BARI - Vincenzo Divella, imprenditore, amministratore delegato dell’omonima, celebre, industria alimentare pugliese, nota in tutto il mondo, è preoccupato dai dazi annunciati dal presidente Usa Donald Trump nei confronti dell’Ue e, in particolare, dell’Italia?
«Io sono leggermente preoccupato, perché in fondo l’aumento leggero del dazio, malgrado quello che si dice, a mio avviso, è stata una conquista dell’Europa».
Per quale ragione?
«Perché nessuno riesce a capire che l’Europa non è uno stato, come sono l’America oppure la Cina. Noi siamo un’Europa molto debole, per cui, non avendo la possibilità di trattare da forte, ci dobbiamo accontentare del dazio al 15% che è il minore dei mali. Del resto abbiamo capito che Trump parte con il 30, il 40, il 50% solo per trovare poi accordi che comunque hanno un ritorno eccezionale per l’America, non tanto forse per i consumatori».
Quindi il 15% non è un dazio particolarmente preoccupante?
«La pasta Made in Italy, all’estero, è molto ben tenuta. Ci sono paste come quella cipriota o turca che sono fatte di grani duri e teneri che costano il 30-40% in meno, ma noi pastai italiani comunque vendiamo dappertutto. Io, personalmente, come Divella ho il 35/40% di pasta in esportazione in tutto il mondo, servo 120 Paesi diversi e quindi l’esportazione è importante. Per quanto riguarda il 15% in più, noi abbiamo già un accordo con gli importatori americani, grazie al quale abbiamo diviso quel 15%: una parte noi, una parte loro. Per adesso andiamo avanti così e poi vediamo. Non sono gravi perdite di redditività. Ma c’è qualcosa che invece mi preoccupa di più».
Di che cosa si tratta?
«Da qualche giorno, quando mi sveglio, la prima cosa che controllo è il dollaro, che sta scendendo».

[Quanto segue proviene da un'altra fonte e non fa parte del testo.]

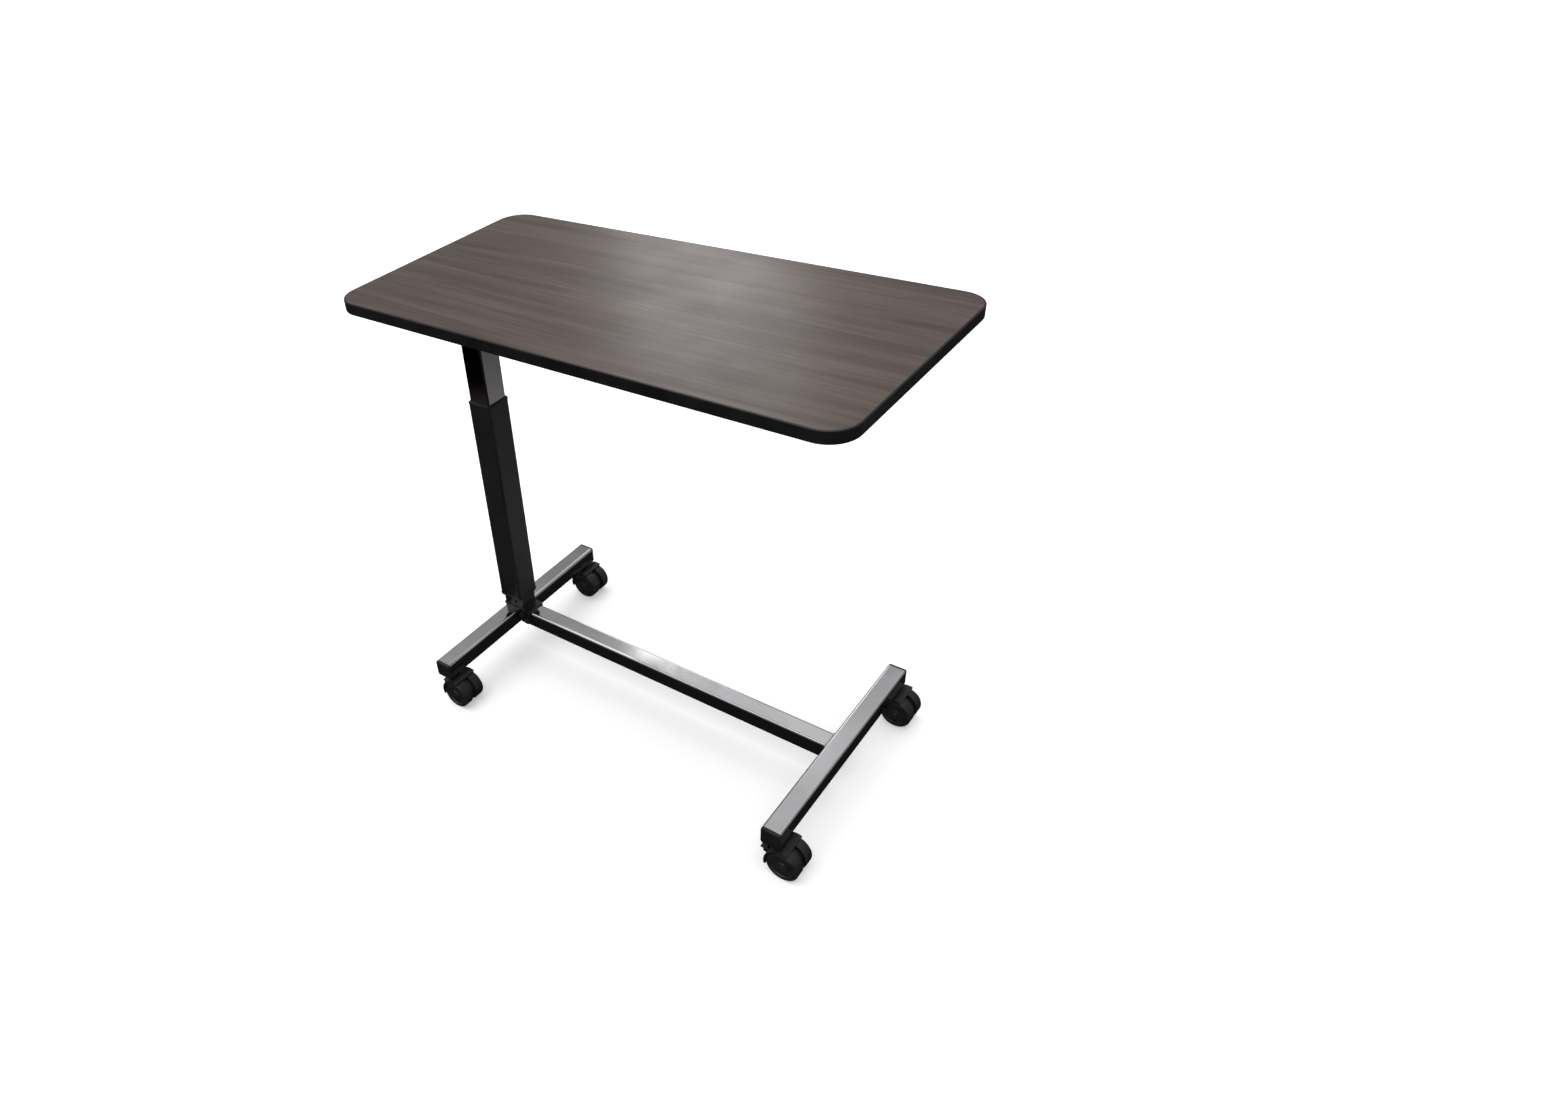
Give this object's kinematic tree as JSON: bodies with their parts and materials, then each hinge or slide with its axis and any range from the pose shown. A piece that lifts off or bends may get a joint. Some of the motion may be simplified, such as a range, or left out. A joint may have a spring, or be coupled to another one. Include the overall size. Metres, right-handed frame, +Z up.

E questo che cosa significa?
«Noi non vendiamo in dollari solo in America, noi vendiamo in dollari in tutto il mondo, tranne che in Europa. Nel mondo va circa il 50% di tutta la merce esportata dall’Italia, mia e dei miei colleghi. Quello è un dazio enorme. Devo dire che, per chi importa grano dall’estero, ogni volta risparmiamo nel prezzo. Quindi le cose si compensano. Un po’ ti metti d’accordo per il dazio, un po’ migliori la tua redditività nell’importazione, le cose non dico che vadano a pareggio, ma non è che ci toglie il sonno. Non so fino a quando durerà».
Perché?
«È vero che l’economia americana va bene, perché il dazio prima era 5, poi è aumentato, è chiaro che nelle casse americane entrino tanti milioni di dollari. Però a un certo punto, tutto quello che si importa, e l’America importa tantissimo, costerà di più».
E quindi potrebbe esserci una reazione dei consumatori americani?
«Bisogna chiedersi fino a quando i consumatori americani accetteranno tutto questo. Io credo che sia necessario aspettare qualche mese per vedere se si realizzerà quello che penso io ovvero che ci sarà una rivolta perché costerà tutto di più. Vediamo se questa situazione danneggia e fa arrivare un minimo di inflazione».
Da imprenditore, cosa dice ai consumatori italiani e, in particolare, pugliesi? Hanno motivo di preoccuparsi?
«Ma no, io dico loro di non preoccuparsi».
Perché non devono preoccuparsi?
«Perché il resto della pasta che noi produciamo la vendiamo in Italia e in Italia non ci sono problemi legati ai dazi. I problemi sono altri ovvero quanto costa la materia prima oppure quanto costa la produzione. Io non vedo, né nel breve né nel lungo periodo, un aumento del prodotto pasta. Possiamo dire loro di stare tranquilli».